Proxy Server Flow
A forward proxy server is an intermediary that sits between client devices and the internet, forwarding outbound requests on behalf of clients, enabling centralized access control, traffic inspection, caching, and anonymization.
A forward proxy server is an intermediary that sits between client devices and the internet, forwarding outbound requests on behalf of clients, enabling centralized access control, traffic inspection, caching, and anonymization.
The key distinction: a forward proxy acts on behalf of clients (hiding client identities from servers), while a reverse proxy acts on behalf of servers (hiding server details from clients). See Reverse Proxy Request Flow for the contrast.

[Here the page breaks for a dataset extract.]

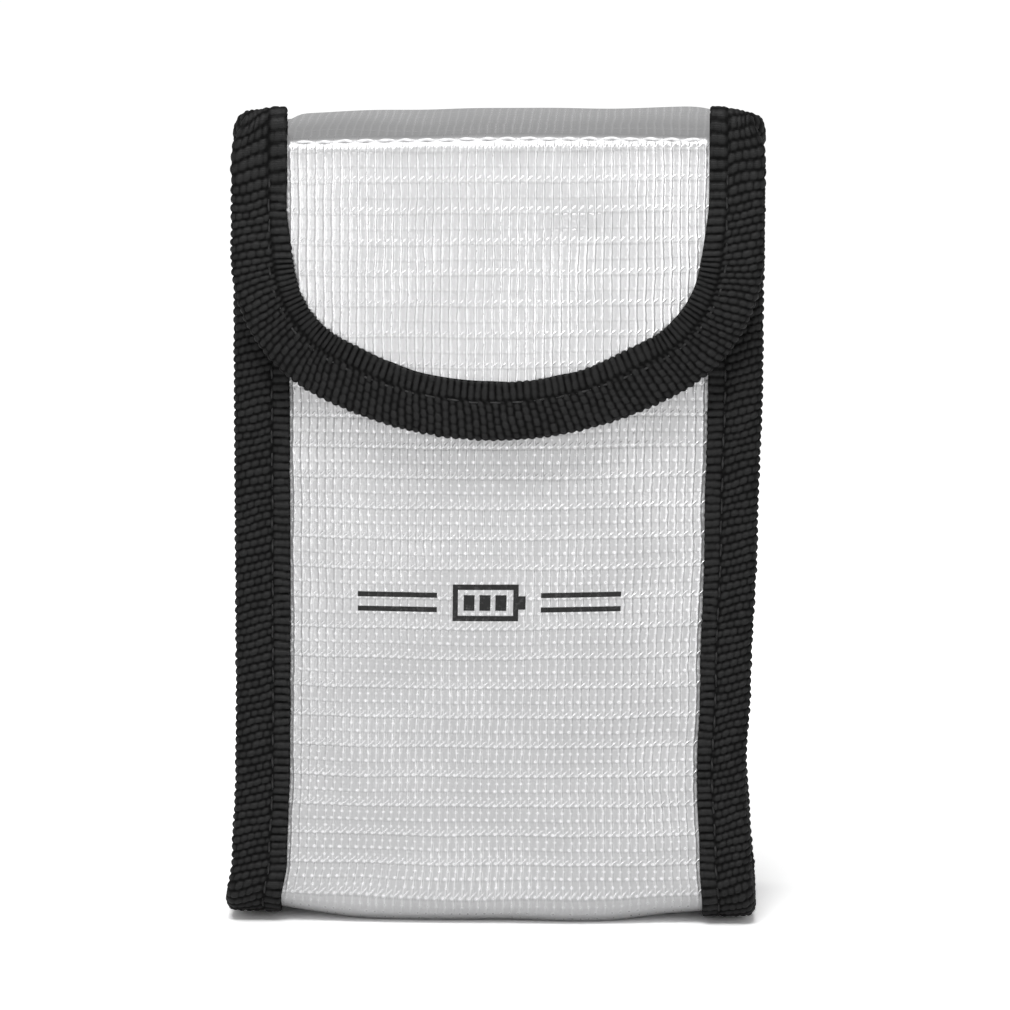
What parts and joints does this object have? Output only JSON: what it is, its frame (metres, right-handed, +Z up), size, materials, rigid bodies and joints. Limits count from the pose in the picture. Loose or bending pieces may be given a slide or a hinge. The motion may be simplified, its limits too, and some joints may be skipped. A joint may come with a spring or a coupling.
{
  "type": "fire-resistant battery pouch",
  "caption": "Upright fabric pouch with webbing-bound seams, side gussets, a hinged lid panel and a round-ended front flap that closes with hook and loop tape over one drone battery.",
  "frame": {"origin": "middle of the floor's flat outer face, half-way between the side seams and half-way between the front and back seams", "axes": "+X to the viewer's right across the front, +Y towards the back, +Z up towards the lid"},
  "size_m": [0.095, 0.0553, 0.145],
  "materials": {
    "silver_cloth": "silver coated glass cloth with a raised grid weave, semi-gloss",
    "lining_cloth": "plain grey heat-resistant lining cloth, matte",
    "black_webbing": "ribbed black polyester webbing, matte",
    "loop_tape": "black loop pile tape, matte",
    "hook_tape": "black hook tape, satin",
    "white_thread": "white sewing thread",
    "black_thread": "black sewing thread"
  },
  "bodies": {
    "pouch": {"outer_shell": "silver_cloth", "left_gusset": "silver_cloth", "right_gusset": "silver_cloth", "shell_lining": "lining_cloth", "left_gusset_lining": "lining_cloth", "right_gusset_lining": "lining_cloth", "left_body_binding": "black_webbing", "right_body_binding": "black_webbing", "front_mouth_binding": "black_webbing", "left_mouth_binding": "black_webbing", "right_mouth_binding": "black_webbing", "loop_strip": "loop_tape", "back_crease_stitching": "white_thread", "left_binding_stitching": "black_thread", "right_binding_stitching": "black_thread"},
    "lid": {"lid_panel": "silver_cloth", "lid_lining": "lining_cloth", "left_lid_binding": "black_webbing", "right_lid_binding": "black_webbing"},
    "flap": {"flap_panel": "silver_cloth", "flap_lining": "lining_cloth", "flap_binding": "black_webbing", "hook_strip": "hook_tape", "flap_binding_stitching": "black_thread", "crease_stitching": "white_thread"}
  },
  "joints": [
    {"name": "lid_hinge", "type": "hinge", "parent": "pouch", "child": "lid", "pos_m": [0, 0.0197, 0.14195], "axis": [-1, 0, 0], "range_deg": [0, 175]},
    {"name": "flap_hinge", "type": "hinge", "parent": "lid", "child": "flap", "pos_m": [0, -0.0247, 0.14195], "axis": [-1, 0, 0], "range_deg": [0, 120]}
  ]
}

Explicit Proxy Configuration: Clients are configured (manually or via WPAD/PAC files) to send all HTTP requests to the proxy instead of directly to the destination. The proxy reads the Host header (HTTP) or CONNECT method (HTTPS) to determine the actual destination.
HTTP Proxying: For plain HTTP, the client sends the full URL (GET http://example.com/path HTTP/1.1) rather than just the path. The proxy fetches the resource and can cache it, transforming or filtering responses as configured.

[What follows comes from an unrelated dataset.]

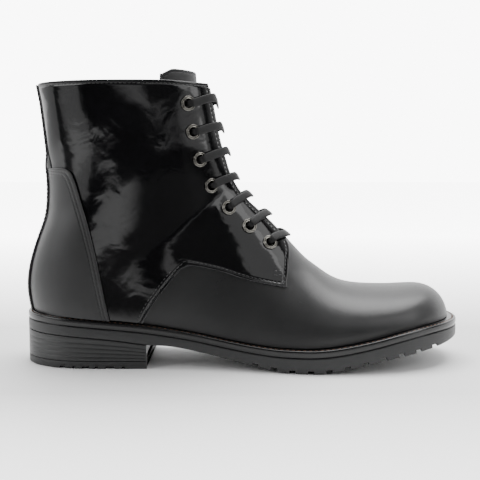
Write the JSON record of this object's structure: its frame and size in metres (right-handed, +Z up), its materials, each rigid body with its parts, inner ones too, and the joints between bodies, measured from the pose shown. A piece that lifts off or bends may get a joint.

HTTPS CONNECT Tunneling: For HTTPS, the proxy cannot decrypt the traffic (it doesn't have the server's private key). The client sends CONNECT example.com:443 HTTP/1.1 to establish a TCP tunnel through the proxy. The proxy opens a TCP connection to the target and relays bytes in both directions. TLS is negotiated end-to-end through this tunnel.
Access Control: Organizations use forward proxies to enforce URL filtering policies — blocking categories of sites, logging traffic for compliance, or enforcing authentication before internet access.
Caching: Forward proxies can cache HTTP responses, reducing bandwidth usage for commonly accessed resources. This is less valuable today with widespread HTTPS (proxies can't cache encrypted responses without certificate interception).